═════ Provided entries
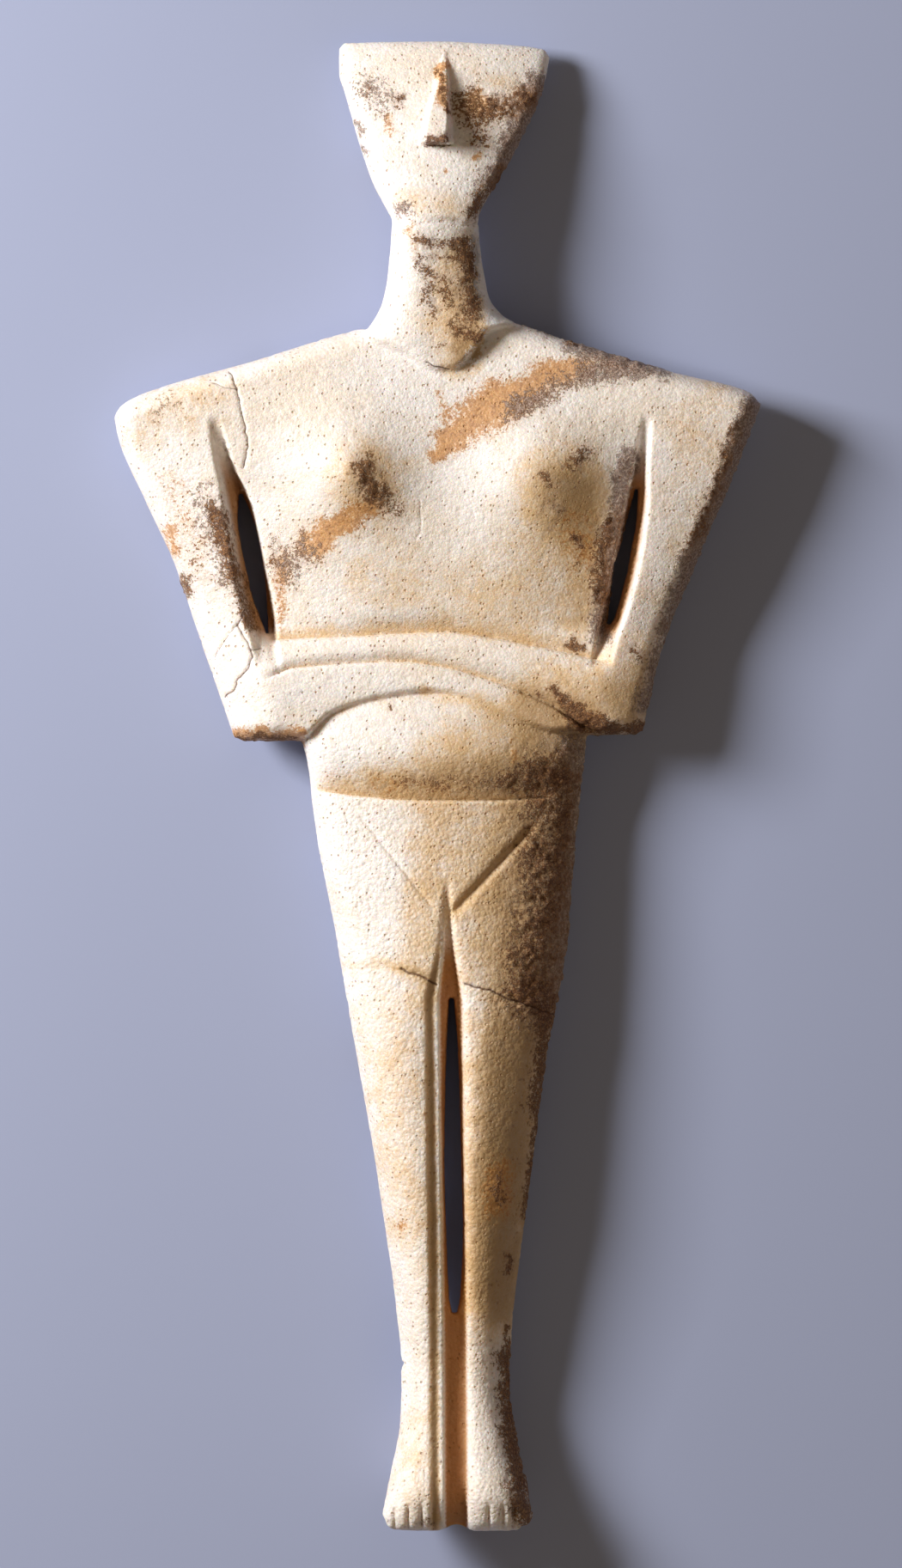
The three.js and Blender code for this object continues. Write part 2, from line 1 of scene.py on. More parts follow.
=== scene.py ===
"""Looks of a marble figurine with folded arms that lies on its back, face up.

The figurine is one carved piece. Its front and back are heights over a plan, both worked out as
functions of two numbers: how far across the figure a place lies and how far along it. Both are given
in thousandths of the figure's height, from its middle, and so are all heights above the ground.
"""
from __future__ import annotations

import logging
import math
from dataclasses import dataclass, field
from enum import Enum
from typing import ClassVar

import bpy
import numpy as np
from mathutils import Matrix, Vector
from mathutils.geometry import delaunay_2d_cdt


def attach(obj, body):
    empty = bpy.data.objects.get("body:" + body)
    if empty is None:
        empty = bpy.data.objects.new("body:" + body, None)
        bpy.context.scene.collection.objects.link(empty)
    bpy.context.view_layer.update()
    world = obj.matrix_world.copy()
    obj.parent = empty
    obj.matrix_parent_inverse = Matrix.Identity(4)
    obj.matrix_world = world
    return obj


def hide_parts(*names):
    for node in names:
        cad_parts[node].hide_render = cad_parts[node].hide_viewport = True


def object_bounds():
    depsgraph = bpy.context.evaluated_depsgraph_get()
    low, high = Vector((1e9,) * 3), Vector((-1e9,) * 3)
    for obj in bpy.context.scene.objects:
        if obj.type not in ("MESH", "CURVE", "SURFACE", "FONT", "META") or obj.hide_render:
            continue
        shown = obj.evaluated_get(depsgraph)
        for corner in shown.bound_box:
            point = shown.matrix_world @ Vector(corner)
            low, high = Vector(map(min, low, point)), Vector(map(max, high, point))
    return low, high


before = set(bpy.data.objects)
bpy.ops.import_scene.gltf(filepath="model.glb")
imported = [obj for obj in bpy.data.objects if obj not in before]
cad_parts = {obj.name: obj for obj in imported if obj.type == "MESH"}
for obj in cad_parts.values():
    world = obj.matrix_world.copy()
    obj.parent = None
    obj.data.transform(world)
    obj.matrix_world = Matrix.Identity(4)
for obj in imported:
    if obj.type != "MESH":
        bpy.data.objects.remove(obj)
CAD_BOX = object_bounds()

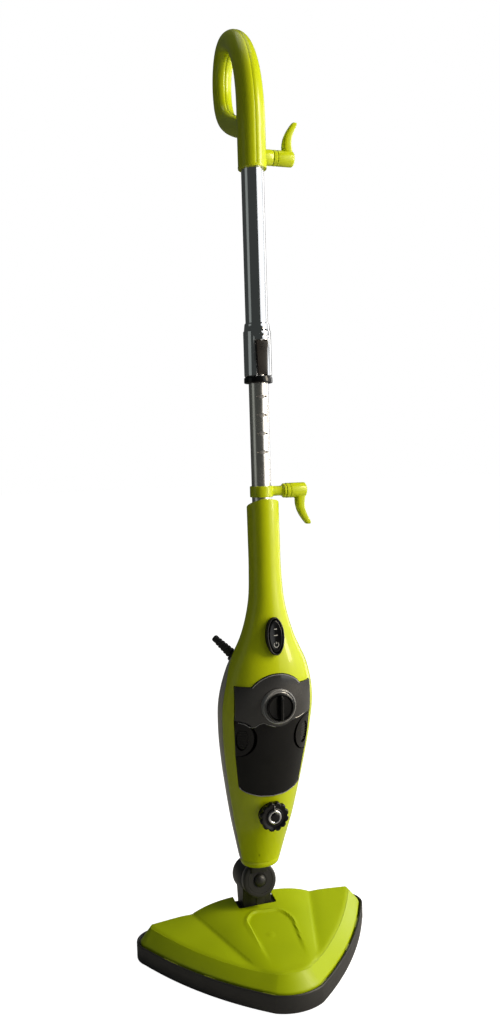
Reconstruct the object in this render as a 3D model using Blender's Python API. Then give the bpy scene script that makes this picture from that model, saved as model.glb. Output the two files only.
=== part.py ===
"""Steam mop: triangular head, swivel knuckle, steam unit with tank, telescopic pole, loop handle.

Frame: metres, +Z up, -Y towards the head's nose, the pole's axis on x = 0, y = 0, the floor at z = 0.
"""
import math

import bmesh
import bpy
from mathutils import Matrix, Vector

# ---------------------------------------------------------------- fits
GAP = 0.0003                    # between pieces that touch
RUN_GAP = 0.0005                # between pieces that slide or turn on each other

# ---------------------------------------------------------------- head
HEAD_HALF_WIDTH = 0.1600        # across the back corners, outside the skirt
HEAD_BACK = 0.1130              # y of the skirt's back
HEAD_NOSE = -0.0940             # y of the skirt's nose
HEAD_CORNER_RADIUS = 0.0280
HEAD_NOSE_RADIUS = 0.0620
HEAD_SIDE_BOW = math.radians(12.0)  # how far each side's ends turn in from a straight line
SOLE_THICKNESS = 0.0065
SOLE_INSET = 0.0060
STEAM_HOLE_RADIUS = 0.0022
MANIFOLD_HALF_WIDTH = 0.0780
MANIFOLD_FRONT = -0.0300
MANIFOLD_BACK = 0.0480
MANIFOLD_HEIGHT = 0.0100
MANIFOLD_WALL = 0.0020
NIPPLE_RADIUS = 0.0042
NIPPLE_HEIGHT = 0.0080
SKIRT_BOTTOM = 0.0030
SKIRT_TOP = 0.0250
SKIRT_WALL = 0.0028
SKIRT_LIP = 0.0035              # height of the ledge that laps the sole plate
COVER_BACK = 0.0870             # y of the cover's back edge
COVER_FOOT = 0.0110             # z of the cover's lower edge
COVER_SHOULDER = 0.0255         # z where the bevel starts
COVER_BEVEL = 0.0145            # how far in from the rim the bevel runs
COVER_WALL = 0.0026
CREASE_BACK_X = 0.0800          # half width of the raised bonnet at the back edge
CREASE_NOSE_X = 0.0340
CREASE_NOSE_Y = -0.0600
CREASE_BACK_Z = 0.0485          # height of the crease at the back edge
WING_RISE_X = 0.0850            # fall of a wing towards its corner, per metre
WING_RISE_Y = 0.0880            # rise of a wing towards the back, per metre
BONNET_BACK_RISE = 0.0115       # crown of the bonnet over its creases at the back
BONNET_NOSE_RISE = 0.0015
NOTCH_HALF_WIDTH = 0.0300       # opening in the cover for the knuckle's leg
NOTCH_FRONT = 0.0560

# ---------------------------------------------------------------- knuckle
PITCH_Y = 0.0770
PITCH_Z = 0.0400
PITCH_PIN_RADIUS = 0.0040
LEG_HALF_WIDTH = 0.0195
LEG_EYE_RADIUS = 0.0110
CHEEK_THICKNESS = 0.0075
CHEEK_TOP = 0.0560
CHEEK_SLOPE = 0.0020
CRADLE_FRONT = 0.0580
CRADLE_BACK = 0.0845
CRADLE_BASE = 0.0040
CRADLE_WEB = 0.0060             # thickness of the web between the cheeks, in front of the leg
CRADLE_EAR = 0.0080
CRADLE_SCREW_Y = 0.0640
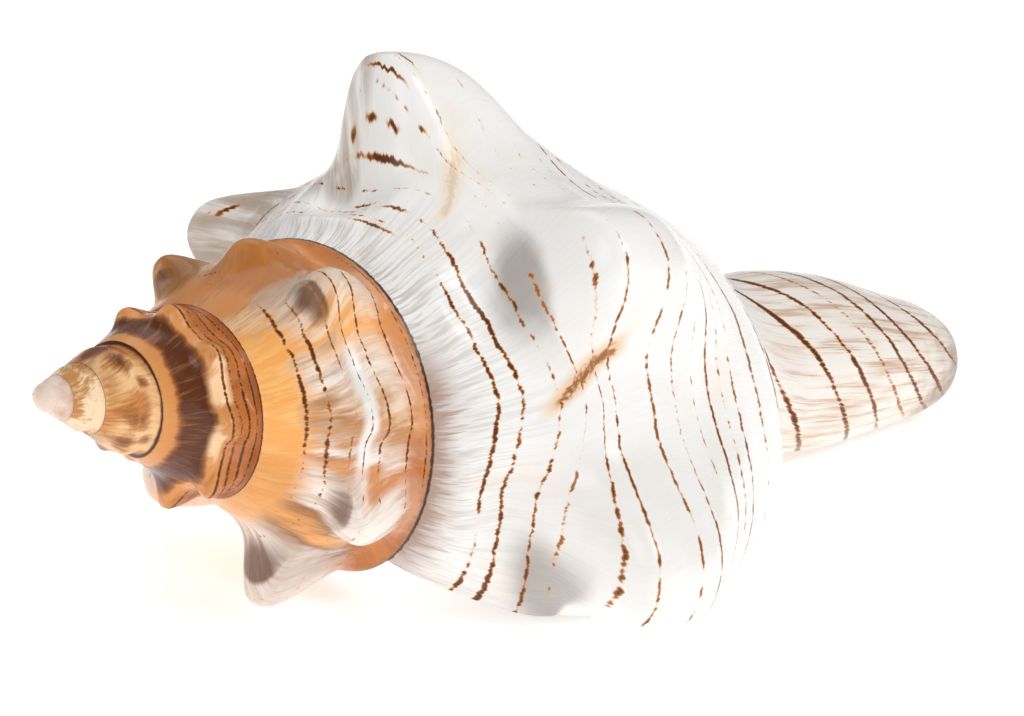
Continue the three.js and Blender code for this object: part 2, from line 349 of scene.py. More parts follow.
def outer_body():
    """The whorls with shared sutures, the base and the canal, closed across the aperture."""
    sheet = Sheet()
    last = round((LIP_AT_SUTURE - FIRST_WHORL) * COLUMNS)
    start = last - COLUMNS
    tip_point = place(np.array([0.0]), np.array([SHELL_LENGTH]), np.array([0.0]))
    tip = sheet.add([0], [TIP], tip_point)[0]
    columns = []
    for column in range(last + 1):
        t = LIP_AT_SUTURE + (column - last) / COLUMNS
        q = rows_of(column, last)
        shared_end = column + COLUMNS <= last or q[-1] == TIP
        own = q[:-1] if shared_end else q
        turn = angle_of(np.full(len(own), t), own)
        r, a = surface(turn, own)
        columns.append(sheet.add(np.full(len(own), t), own, place(r, a, turn)))
    for column, ids in enumerate(columns):
        t = LIP_AT_SUTURE + (column - last) / COLUMNS
        if column >= start:
            ids.append((tip[0], t, float(TIP)))
        else:
            ids.append((columns[column + COLUMNS][0][0], t, float(SUTURE)))
        if column == start:
            ids[first_base_place(ids)] = (columns[last][0][0], t, float(SUTURE))
    for column in range(last):
        left = columns[column]
        right = columns[column + 1]
        if column < start:
            right = [corner for corner in right if corner[2] <= SUTURE + TINY]
        sheet.strip(left, right)
    return sheet, columns, start, last


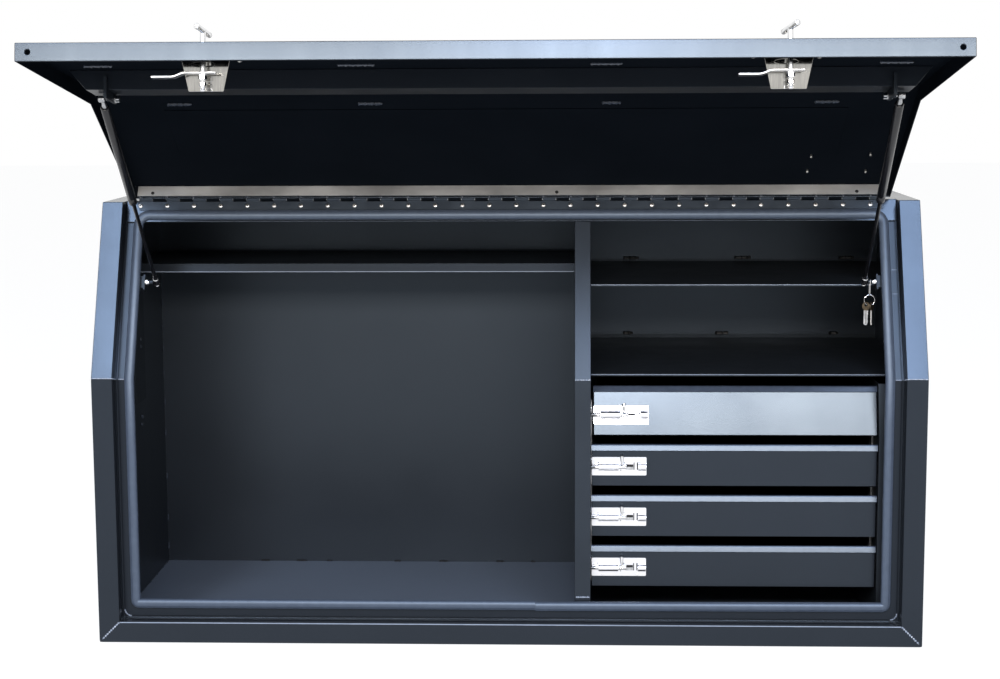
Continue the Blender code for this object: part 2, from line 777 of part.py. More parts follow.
def make_lock(side, lid_pivot):
    """Dish on the lid; handle and cam turn together about the shaft, y pointing into the box."""
    dish = make_dish(side)
    attach(dish, lid_pivot, -HINGE_AXIS)
    place = Matrix.Translation(Vector((LOCK_X[side], 0, LOCK_HEIGHT)) - HINGE_AXIS)
    pivot = new_pivot(f"{side}_lock_pivot", place, lid_pivot)
    outside = -GAP * 2 - DISH_SHEET
    handle = cylinder(f"{side}_lock_handle", (0, -HANDLE_REACH, 0), (0, outside, 0), HANDLE_STEM_RADIUS)
    shaft = cylinder(f"{side}_shaft", (0, -HANDLE_REACH / 2, 0), (0, SHAFT_END, 0), SHAFT_RADIUS)
    nut_start = CAM_DEPTH + CAM_SHEET + GAP
    nut = cylinder(
        f"{side}_lock_nut",
        (0, nut_start, 0),
        (0, nut_start + LOCK_NUT_HEIGHT, 0),
        LOCK_NUT_RADIUS,
        COARSE_SIDES,
    )
    half = HANDLE_LENGTH / 2
    turn = HANDLE_TURN[side]
    bar_end = Vector((half * math.sin(turn), 0, half * math.cos(turn)))
    middle = Vector((0, -HANDLE_REACH, 0))
    bar = cylinder(
        f"{side}_handle_bar", middle - bar_end, middle + bar_end, HANDLE_RADIUS, COARSE_SIDES
    )
    join(handle, shaft, nut, bar)
    give_material(handle, "chrome")
    cam = make_cam(side)
    attach(handle, pivot)
    attach(cam, pivot)


def make_cam(side):
    """A flat steel lever, cranked towards the inside of the box, pointing along the lid."""
    near, far = CAM_DEPTH, CAM_DEPTH + CAM_SHEET
    outline = [
        (CAM_TAIL, near),
        (CAM_TAIL, far),
        (-CAM_BEND_NEAR, far),
        (-CAM_BEND_FAR, far + CAM_CRANK),
        (-CAM_REACH, far + CAM_CRANK),
        (-CAM_REACH, near + CAM_CRANK),
        (-CAM_BEND_FAR, near + CAM_CRANK),
        (-CAM_BEND_NEAR, near),
    ]
    cam = prism(f"{side}_lock_cam", outline, -CAM_WIDTH / 2, CAM_WIDTH / 2, "xy")
    start, end = (0, near - OVERRUN, 0), (0, far + OVERRUN, 0)
    cut(cam, cylinder(f"{side}_cam_hole", start, end, SHAFT_RADIUS + SHAFT_CLEARANCE))
    give_material(cam, "zinc_steel")
    return cam


# Gas struts
def mirrored(point, sign):
    return Vector((sign * point.x, point.y, point.z))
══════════
### Exercise prompt:
Copy out only the lines running from the beginning of the data to the line with "from __future__ import annotations", both ends included.

### Complete answer:
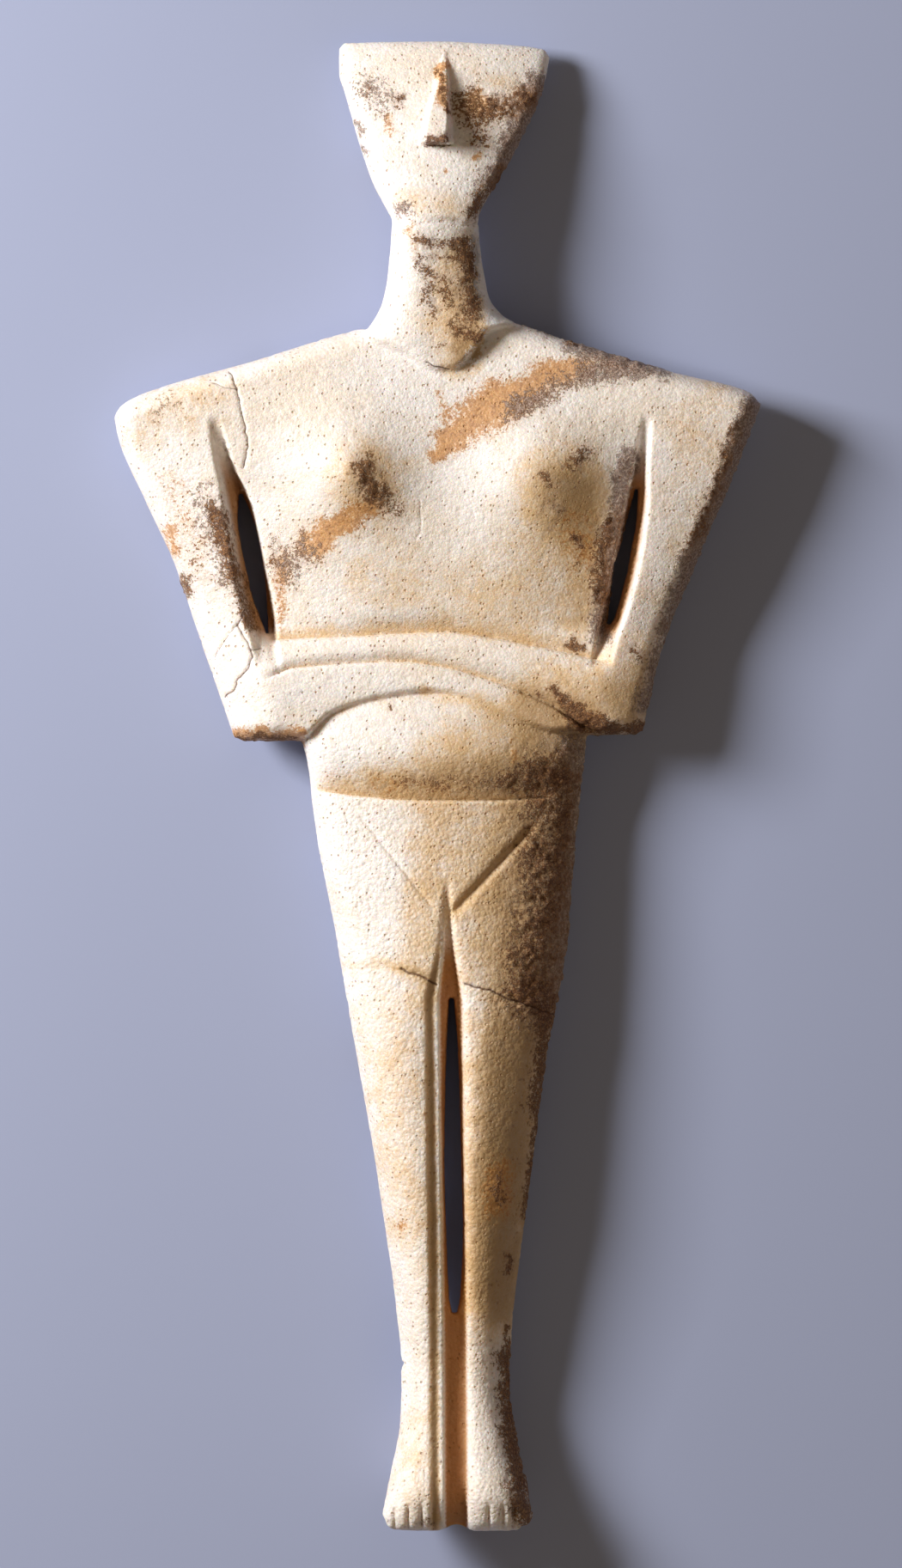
The three.js and Blender code for this object continues. Write part 2, from line 1 of scene.py on. More parts follow.
=== scene.py ===
"""Looks of a marble figurine with folded arms that lies on its back, face up.

The figurine is one carved piece. Its front and back are heights over a plan, both worked out as
functions of two numbers: how far across the figure a place lies and how far along it. Both are given
in thousandths of the figure's height, from its middle, and so are all heights above the ground.
"""
from __future__ import annotations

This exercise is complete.